The questions should be clear: Why did a housing and mortgage bubble, admittedly severe, lead to the near-meltdown of global finance in 2008? To what extent did policy and institutional changes in finance contribute to the crisis? And what is the best way to avoid this happening again in the future, probably with even worse results?

As noted in an earlier column, contributing factors for the ongoing global financial debacle were myriad. But whatever the reasons, by September 2008, we stood on the edge of a financial abyss. Lehman Brothers, a second-tier investment bank, was failing; AIG, the world’s largest insurance company, was insolvent and several of the rest of the nation’s large financial institutions teetered on the edge.

The Federal Reserve and Treasury let Lehman go — wisely, in my view. But they then stepped in with unprecedented direct loans from the Fed and with the Bush administration’s Troubled Asset Relief Program to keep AIG and other large firms from collapse.
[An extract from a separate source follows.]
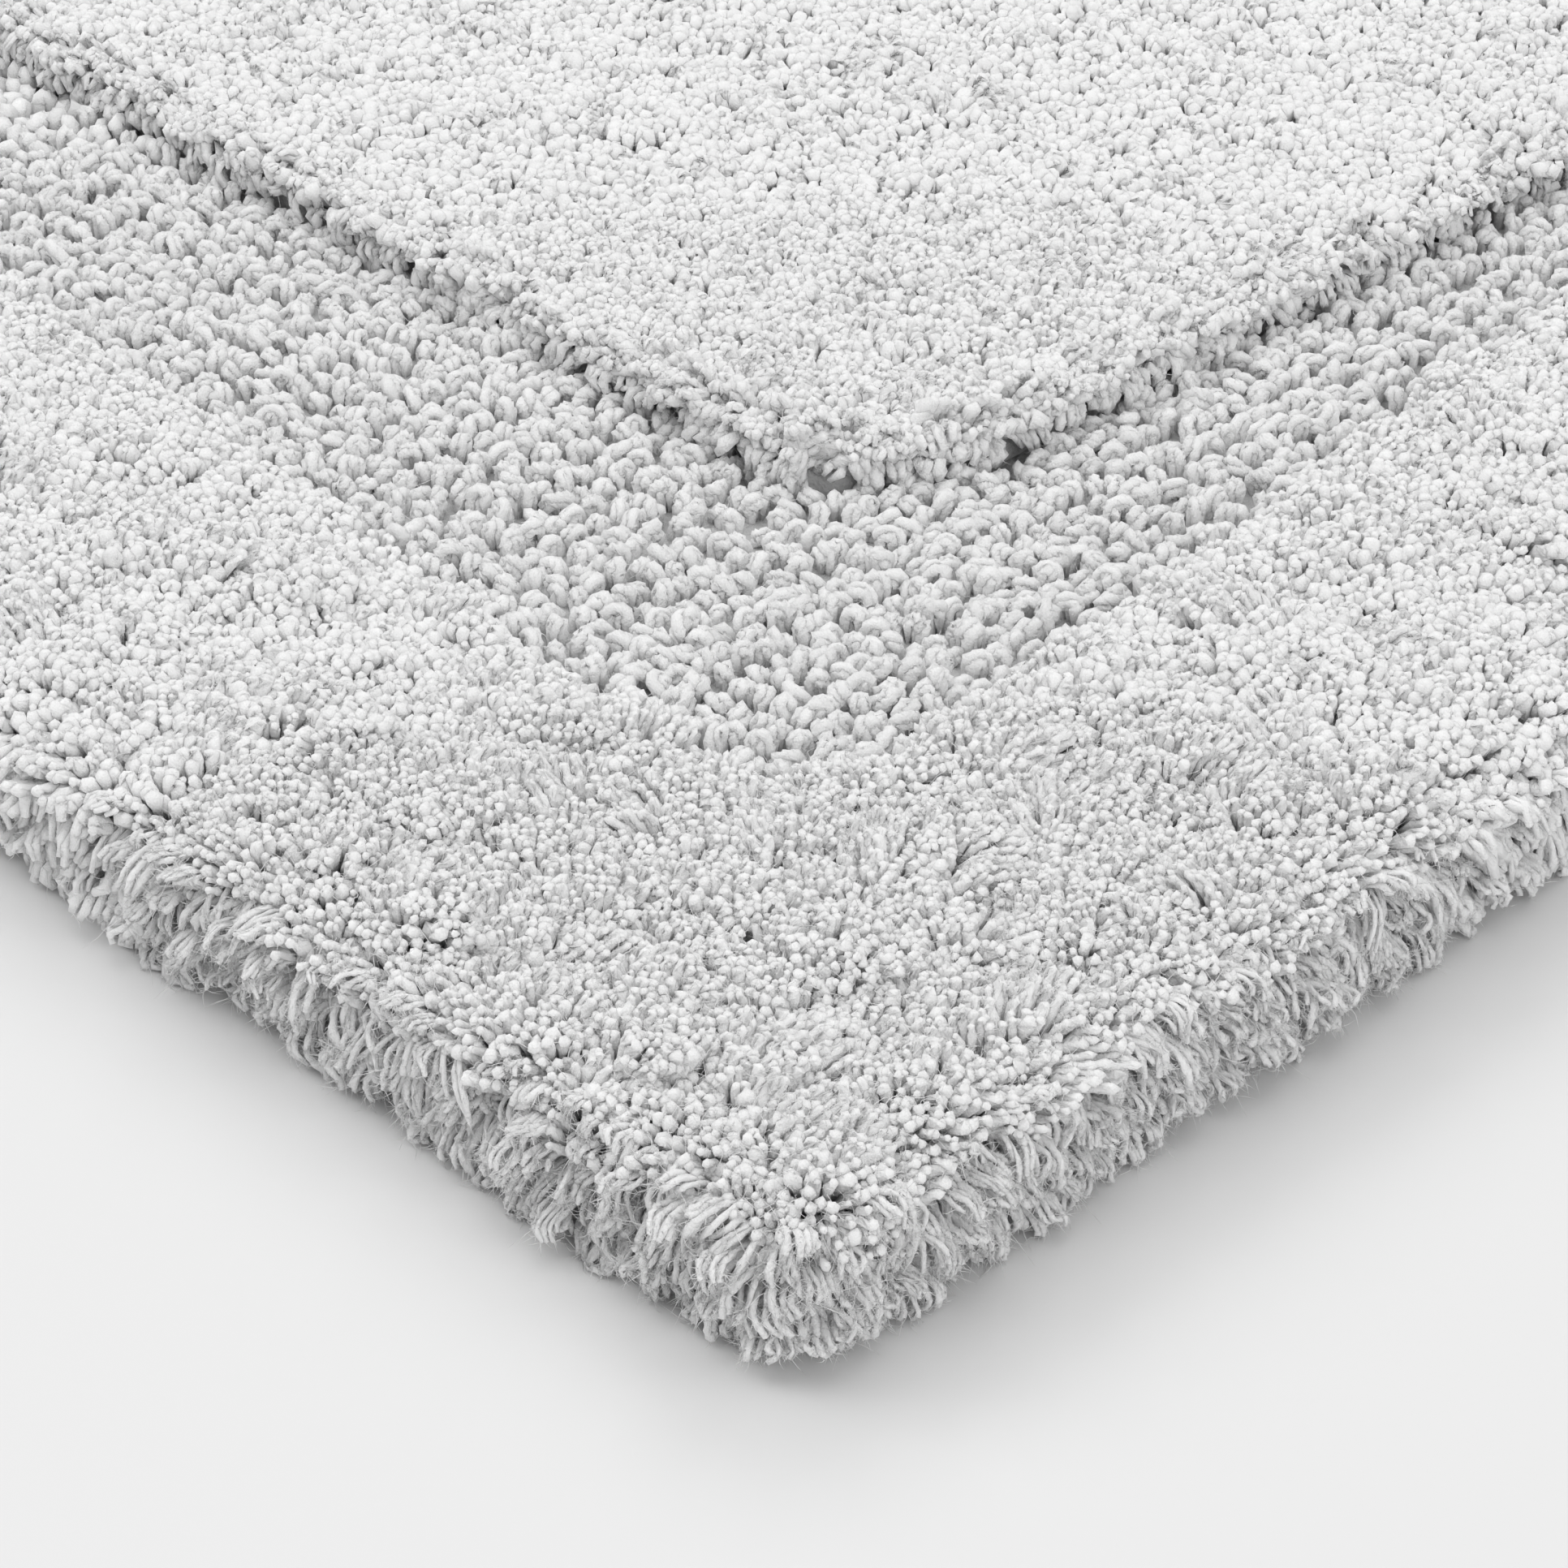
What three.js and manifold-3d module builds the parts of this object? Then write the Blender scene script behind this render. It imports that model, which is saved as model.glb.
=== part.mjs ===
// Tufted cotton bath mat, in millimetres, +Z up, lying flat on z = 0.
// X runs along the mat's length, Y along its width. The front side faces -Y and the right side +X.
//
// Yarn is tufted through one woven base cloth in three zones: a border of cut pile that rolls
// over the cloth's edge, a lower band of loop pile, and a raised centre of sheared cut pile.
// Under the cloth, four strips of hem tape are sewn on around the edge and a latex coat holds
// the tufts and grips the floor.

import * as THREE from 'three';
import initManifold from 'manifold-3d';

const manifoldLibrary = await initManifold();
manifoldLibrary.setup();
const { Manifold, Mesh: ManifoldMesh } = manifoldLibrary;

// Outside sizes.
const MAT_LENGTH = 864;
const MAT_WIDTH = 508;
const CORNER_RADIUS = 10;

// Heights of the piles above the floor.
const BORDER_TOP = 20;
const BAND_TOP = 15.5;
const CENTRE_TOP = 21;

// The zones' edges. The mat is tufted by hand, so each edge wanders: its distance in from the
// mat's outside swings about the inset, in a whole number of waves around the mat. A wave lies
// furthest out where it starts, at a share of the way around from the front left corner. The
// bend is how far before its sharp corner an edge begins to turn.
const BORDER_EDGE = { inset: 67, swing: 11, waves: 4, start: 0.315, bend: 19 };
const CENTRE_EDGE = { inset: 112, swing: 14, waves: 2, start: 0.405, bend: 33 };
const POINTS_PER_EDGE = 16;

// The roll at the outside: the pile is tucked in at the floor and rounded over at the top.
const ROLL_TUCK = 1;
const ROLL_TUCK_HEIGHT = 4;
const ROLL_RADIUS_Z = 9;
const ROLL_RADIUS_IN = 6.5;
const ROLL_STEPS = 6;
const CORNER_STEPS = 6;

// Under the pile.
const CLOTH_INSET = 8;
const CLOTH_THICKNESS = 1;
const UNDERSIDE_THICKNESS = 1;
const TAPE_WIDTH = 14;
const STITCH_FROM_TAPE_EDGE = 2.5;
const THREAD_WIDTH = 0.8;
const THREAD_THICKNESS = 0.4;
const THREAD_ABOVE_FLOOR = 0.2;

// Clear space between neighbours.
const GAP = 0.4;

// Anything that only cuts runs this far past what it cuts.
const PAST = 5;

const CLOTH_BOTTOM = UNDERSIDE_THICKNESS + GAP;
const PILE_BOTTOM = CLOTH_BOTTOM + CLOTH_THICKNESS + GAP;
const SIDES = ['front', 'right', 'back', 'left'];

// ---- materials -------------------------------------------------------------------------------

const cloth = (colour, roughness) =>
  new THREE.MeshStandardMaterial({ color: colour, roughness, metalness: 0 });

const MATERIALS = {
  cutPile: cloth(0xdadada, 1),
  loopPile: cloth(0xd4d4d4, 1),
  baseCloth: cloth(0xe2dfd8, 0.95),
  hemTape: cloth(0xe6e5e2, 0.9),
  thread: cloth(0xf0efec, 0.8),
  latex: cloth(0xe9e4d6, 0.7),
};

// ---- outlines --------------------------------------------------------------------------------

// A rectangle with round corners, smaller than the mat by the inset on every side.
function roundedOutline(inset) {
  const halfLength = MAT_LENGTH / 2 - inset;
  const halfWidth = MAT_WIDTH / 2 - inset;
  const radius = Math.max(CORNER_RADIUS - inset, 1);
  const corners = [
    [halfLength - radius, -halfWidth + radius, -Math.PI / 2],
    [halfLength - radius, halfWidth - radius, 0],
    [-halfLength + radius, halfWidth - radius, Math.PI / 2],
    [-halfLength + radius, -halfWidth + radius, Math.PI],
  ];
  const points = [];
  for (const [x, y, start] of corners) {
    for (let step = 0; step <= CORNER_STEPS; step += 1) {
      const angle = start + (step / CORNER_STEPS) * (Math.PI / 2);
      points.push(new THREE.Vector2(x + radius * Math.cos(angle), y + radius * Math.sin(angle)));
    }
  }
  return points;
}

// How far in from the mat's outside a zone's edge lies, at a distance around the mat.
function edgeInset({ inset, swing, waves, start }, around) {
  const share = around / (2 * (MAT_LENGTH + MAT_WIDTH));
  return inset - swing * Math.cos(2 * Math.PI * waves * (share - start));
}

// One of a zone's four edges, moved in by a further inset, and the sharp corner that it would
// end in. Side 0 is the front, and the sides follow each other anticlockwise.
function zoneEdge(edge, extra, side) {
  const lengths = [MAT_LENGTH, MAT_WIDTH, MAT_LENGTH, MAT_WIDTH];
  const length = lengths[side];
  const halfDepth = lengths[(side + 1) % 4] / 2;
  const before = lengths.slice(0, side).reduce((sum, value) => sum + value, 0);
  const pointAt = (along) => new THREE.Vector2(
    along - length / 2,
    edgeInset(edge, before + along) + extra - halfDepth,
  ).rotateAround(new THREE.Vector2(), (side * Math.PI) / 2);
  const firstCorner = edgeInset(edge, before - edge.inset) + extra;
  const lastCorner = length - edgeInset(edge, before + length + edge.inset) - extra;
  const straight = lastCorner - firstCorner - 2 * edge.bend;
  const points = Array.from({ length: POINTS_PER_EDGE + 1 }, (_, step) =>
    pointAt(firstCorner + edge.bend + (straight * step) / POINTS_PER_EDGE));
  return { points, corner: pointAt(lastCorner) };
}

// The outline of a zone with four wandering edges and round corners, moved in by a further inset.
function zoneOutline(edge, extra = 0) {
  const edges = SIDES.map((_, side) => zoneEdge(edge, extra, side));
  return edges.flatMap(({ points, corner }, side) => {
    const next = edges[(side + 1) % 4].points[0];
    const bend = new THREE.QuadraticBezierCurve(points.at(-1), corner, next);
    return [...points, ...bend.getPoints(CORNER_STEPS).slice(1, -1)];
  });
}

// ---- solids ----------------------------------------------------------------------------------

// An upright solid on an outline, from one height to another.
function prism(outline, low, high) {
  const geometry = new THREE.ExtrudeGeometry(new THREE.Shape(outline), {
    depth: high - low,
    bevelEnabled: false,
    steps: 1,
  });
  return geometry.translate(0, 0, low);
}

// A solid that passes through a stack of outlines with equal numbers of points, bottom first.
function loft(levels) {
  const count = levels[0].outline.length;
  const positions = levels.flatMap(({ outline, z }) => outline.flatMap(({ x, y }) => [x, y, z]));
  const faces = [];
  for (let level = 0; level + 1 < levels.length; level += 1) {
    for (let point = 0; point < count; point += 1) {
      const next = (point + 1) % count;
      const [a, b] = [level * count + point, level * count + next];
      faces.push(a, b, b + count, a, b + count, a + count);
    }
  }
  const top = (levels.length - 1) * count;
  for (const [a, b, c] of THREE.ShapeUtils.triangulateShape(levels[0].outline, [])) {
    faces.push(a, c, b);
    faces.push(top + a, top + b, top + c);
  }
  const geometry = new THREE.BufferGeometry();
  geometry.setAttribute('position', new THREE.Float32BufferAttribute(positions, 3));
  geometry.setIndex(faces);
  return geometry;
}

function toManifold(geometry) {
  const position = geometry.getAttribute('position');
  const count = position.count;
  const vertices = new Float32Array(position.array);
  const triangles = geometry.index
    ? new Uint32Array(geometry.index.array)
    : Uint32Array.from({ length: count }, (_, vertex) => vertex);
  const mesh = new ManifoldMesh({ numProp: 3, vertProperties: vertices, triVerts: triangles });
  mesh.merge();
  return new Manifold(mesh);
}

function toGeometry(solid) {
  const mesh = solid.getMesh();
  const indexed = new THREE.BufferGeometry();
  indexed.setAttribute('position', new THREE.Float32BufferAttribute(mesh.vertProperties, 3));
  indexed.setIndex(Array.from(mesh.triVerts));
  const geometry = indexed.toNonIndexed();
  geometry.computeVertexNormals();
  return geometry;
}

// The part of the plan that belongs to one side, out to the mitre lines at 45 degrees. It is
// moved outwards a little, so that two neighbouring sides end a gap apart.
function mitreWedge(side) {
  const halfLength = MAT_LENGTH / 2;
  const halfWidth = MAT_WIDTH / 2;
  const ridge = halfLength - halfWidth;
  const far = halfWidth + PAST;
  const onFront = [[-ridge - far, -far], [ridge + far, -far], [ridge, 0], [-ridge, 0]];
  const onRight = [[ridge, 0], [ridge + far, -far], [ridge + far, far]];
  const turn = side < 2 ? 1 : -1;
  const move = GAP * Math.SQRT1_2;
  const shift = side % 2 === 0 ? [0, -move] : [move, 0];
  const outline = (side % 2 === 0 ? onFront : onRight).map(
    ([x, y]) => new THREE.Vector2(turn * (x + shift[0]), turn * (y + shift[1])),
  );
  return toManifold(prism(outline, -PAST, CENTRE_TOP + PAST));
}

const WEDGES = SIDES.map((_, side) => mitreWedge(side));

// A ring's four mitred sides, as named meshes.
function mitredSides(ring, name, material) {
  return SIDES.map((side, index) => {
    const mesh = new THREE.Mesh(toGeometry(ring.intersect(WEDGES[index])), material);
    mesh.name = `${name}_${side}`;
    return mesh;
  });
}

// A flat ring between two insets from the mat's outside.
function flatRing(outerInset, innerInset, low, high) {
  const outer = toManifold(prism(roundedOutline(outerInset), low, high));
  return outer.subtract(toManifold(prism(roundedOutline(innerInset), low - PAST, high + PAST)));
}

// ---- pieces ----------------------------------------------------------------------------------

// The border's pile stands on the cloth, rolls over its edge and hangs to the floor.
function borderPile() {
  const levels = [
    { z: 0, inset: ROLL_TUCK },
    { z: ROLL_TUCK_HEIGHT, inset: 0 },
  ];
  for (let step = 0; step <= ROLL_STEPS; step += 1) {
    const angle = (step / ROLL_STEPS) * (Math.PI / 2);
    levels.push({
      z: BORDER_TOP - ROLL_RADIUS_Z * (1 - Math.sin(angle)),
      inset: ROLL_RADIUS_IN * (1 - Math.cos(angle)),
    });
  }
  const body = toManifold(loft(levels.map(({ z, inset }) => ({ z, outline: roundedOutline(inset) }))));
  const opening = toManifold(prism(zoneOutline(BORDER_EDGE), -PAST, BORDER_TOP + PAST));
  const underside = toManifold(prism(roundedOutline(CLOTH_INSET - GAP), -PAST, PILE_BOTTOM));
  return mitredSides(body.subtract(opening).subtract(underside), 'border_pile', MATERIALS.cutPile);
}

// The loop pile lies between the border and the centre, lower than both.
function loopBand() {
  const outer = toManifold(prism(zoneOutline(BORDER_EDGE, GAP), PILE_BOTTOM, BAND_TOP));
  const inner = toManifold(prism(zoneOutline(CENTRE_EDGE), 0, BAND_TOP + PAST));
  return mitredSides(outer.subtract(inner), 'loop_band', MATERIALS.loopPile);
}

function centrePile() {
  const geometry = prism(zoneOutline(CENTRE_EDGE, GAP), PILE_BOTTOM, CENTRE_TOP);
  const mesh = new THREE.Mesh(geometry, MATERIALS.cutPile);
  mesh.name = 'centre_pile';
  return mesh;
}

function baseCloth() {
  const geometry = prism(roundedOutline(CLOTH_INSET), CLOTH_BOTTOM, CLOTH_BOTTOM + CLOTH_THICKNESS);
  const mesh = new THREE.Mesh(geometry, MATERIALS.baseCloth);
  mesh.name = 'base_cloth';
  return mesh;
}

function latexCoat() {
  const geometry = prism(roundedOutline(CLOTH_INSET + TAPE_WIDTH + GAP), 0, UNDERSIDE_THICKNESS);
  const mesh = new THREE.Mesh(geometry, MATERIALS.latex);
  mesh.name = 'latex_coat';
  return mesh;
}

// How far in from the mat's outside the row of hem stitching runs.
const STITCH_LINE = CLOTH_INSET + TAPE_WIDTH - STITCH_FROM_TAPE_EDGE;

// The tape has a shallow groove where the thread pulls into it.
function hemTape() {
  const tape = flatRing(CLOTH_INSET, CLOTH_INSET + TAPE_WIDTH, 0, UNDERSIDE_THICKNESS);
  const halfGroove = THREAD_WIDTH / 2 + GAP;
  const grooveTop = THREAD_ABOVE_FLOOR + THREAD_THICKNESS + GAP / 2;
  const groove = flatRing(STITCH_LINE - halfGroove, STITCH_LINE + halfGroove, -PAST, grooveTop);
  return mitredSides(tape.subtract(groove), 'hem_tape', MATERIALS.hemTape);
}

function hemStitching() {
  const row = flatRing(
    STITCH_LINE - THREAD_WIDTH / 2,
    STITCH_LINE + THREAD_WIDTH / 2,
    THREAD_ABOVE_FLOOR,
    THREAD_ABOVE_FLOOR + THREAD_THICKNESS,
  );
  return mitredSides(row, 'hem_stitching', MATERIALS.thread);
}

const mat = new THREE.Group();
mat.add(
  latexCoat(),
  ...hemTape(),
  ...hemStitching(),
  baseCloth(),
  ...borderPile(),
  ...loopBand(),
  centrePile(),
);

export default mat;
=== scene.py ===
"""A tufted cotton bath mat: cut-pile border, loop-pile band and raised cut-pile centre.

Every yarn end and loop is a tube, over a dense mass of yarn. Lengths are in millimetres until a
mesh is made, in metres like the frame. The yarn is finest at the corner nearest the camera, at
+X and -Y.
"""
import math
from typing import NamedTuple

import bpy
import numpy as np
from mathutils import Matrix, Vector


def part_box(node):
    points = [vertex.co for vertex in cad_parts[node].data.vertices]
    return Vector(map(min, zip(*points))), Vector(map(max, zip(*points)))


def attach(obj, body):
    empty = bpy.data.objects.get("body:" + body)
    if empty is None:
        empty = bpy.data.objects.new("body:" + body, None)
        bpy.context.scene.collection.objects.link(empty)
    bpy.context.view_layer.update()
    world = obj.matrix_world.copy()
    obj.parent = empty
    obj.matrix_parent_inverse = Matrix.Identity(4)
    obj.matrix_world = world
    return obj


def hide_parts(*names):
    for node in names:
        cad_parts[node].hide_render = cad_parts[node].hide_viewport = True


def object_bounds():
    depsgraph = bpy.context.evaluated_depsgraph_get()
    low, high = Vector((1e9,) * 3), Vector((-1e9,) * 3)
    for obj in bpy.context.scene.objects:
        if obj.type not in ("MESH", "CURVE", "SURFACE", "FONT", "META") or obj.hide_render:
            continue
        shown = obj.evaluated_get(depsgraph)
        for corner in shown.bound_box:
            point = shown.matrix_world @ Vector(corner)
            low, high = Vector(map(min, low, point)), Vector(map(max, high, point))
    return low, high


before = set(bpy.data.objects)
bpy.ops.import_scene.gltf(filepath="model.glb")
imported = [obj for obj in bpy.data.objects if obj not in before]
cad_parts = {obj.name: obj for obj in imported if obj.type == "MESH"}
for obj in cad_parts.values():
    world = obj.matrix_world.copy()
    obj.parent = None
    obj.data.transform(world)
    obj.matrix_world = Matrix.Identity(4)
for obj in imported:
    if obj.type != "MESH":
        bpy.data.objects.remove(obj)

CAD_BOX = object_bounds()
MM = 0.001
SIDES = ("front", "right", "back", "left")
SEED = 7

# ---- yarn ----


class Ring(NamedTuple):
    """How fine the yarn is within one distance of the nearest corner."""
    reach: float        # that distance
    pitch: float        # the distance between yarn ends
    fill: float         # a yarn end's radius, as a share of that
    sides: int          # of a yarn's tube
    hairs: float        # loose fibres for each yarn
    strands: int        # of each tuft that rolls over an edge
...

TARP passed Congress only after its initial failure threw world markets into an uproar. Markets stabilized and history eventually will be clear that, at least so far, we got past that crisis in much better shape than other nations that faced similar situations. One can criticize many details of this “bailout,” including its excessive generosity to Wall Street, but it kept us from sinking into a depression.

If officials had followed an entirely hands-off policy and AIG had followed Lehman into collapse, then Merrill Lynch would have been next and Citigroup, Bank of America and others would have soon followed. Eventually Morgan Stanley, Goldman Sachs and even JPMorgan Chase might have folded.

There is no way of proving this, however. And so, in the popular mind and in the rhetoric of populist politicians, both left and right, a very imperfect solution has become the problem. But the crucial question is how we got to where we were by mid-August 2007, when seized-up European money markets told us we were in deep trouble. What we did in response over the next two years is secondary. Yet that is not how the public policy debate is playing out.

Much good economic theory explains how overly large financial firms can take on too much risk and then fail spectacularly, taking down entire economies with them. Economic history gives even stronger proof of that. But politicians in both parties are unwilling to face this.

There are different ways to deal with the problem. One is to regulate the activities of financial firms to limit their risk-taking. A second is to try to separate firms by financial function, keeping commercial banking (deposits and loans) separate from investment banking (issuing stocks and bonds), from insurance and from speculative investing. A third is to allow firms to combine such functions, but to keep any of them from getting large enough so that their individual failure would trigger an economic deluge.

The Dodd-Frank Bill represents the first approach. It clearly has many flaws, and many Republican presidential and congressional candidates have called for its repeal. The Glass-Steagall Act of 1933 represents the second approach. Large financial firms, aided by a fifth column within the Fed, were able to riddle this with loopholes by the 1980s and secure its repeal in 1999. And U.S. politics are such that no president or congressional leader of either party is willing to call for the forced breakup of large firms like JPMorgan or Goldman or Citi, given their financial and political power.

The apparent default for many is to pretend that the problem does not exist, that the current structure of financial institutions is a socially optimal outcome of market forces with no dangerous externalities. This delusion will lead eventually to disaster.

Some who oppose any action take refuge in pointing out problems with Dodd-Frank. Mitt Romney is entirely right when he argues that complicated regulations impose proportionately greater costs on small banks than on large ones. But he is unwilling to address the reality that current policies give a $40 billion implicit annual subsidy in lower cost of acquiring deposits to the 20 or so very large firms deemed “too big to fail.” This is an enormous disadvantage to more than 7,000 smaller banks. Yet neither Romney nor Obama is willing to address it.

David Brooks, the New York Times pundit whose insights I often admire, makes the “don’t kill the goose that lays golden eggs” argument against regulation. U.S. capital markets are the world’s best, the logic goes. Mess with them and you will harm the broader economy.

The flaw in this argument is that the advantages conferred by U.S. financial firms come from the strong base of venture capital and private equity firms, from competing stock markets — NASDAQ as well as the New York Stock Exchange — and from a broad set of independent and community banks that are far more responsive than the big boys to small business.

But the concentration of power in a few large firms and the development of increasingly esoteric financial instruments have not conferred any edge.

Think back three decades to a time when there still was greater separation between commercial and investment banking, when the credit default swap and “structured investment vehicles” and “flash trading” had not yet been invented, when investment banks were partnerships rather than publicly traded corporations and did little speculation for their own accounts, and when there was much less concentration of market shares.

Have all these subsequent innovations lowered the cost of capital for U.S. firms? Have savings and new capital formation burgeoned? Has Gross Domestic Product growth spurted? Are the financial system and the overall economy more stable? Was our economy being choked by inefficient financial markets back then? Are we really better off now?

Much evidence shows the answer to these questions is “clearly not.” And fostering megafirms makes the whole system much less stable. Perhaps it will take a cataclysm to make that clear to voters and politicians.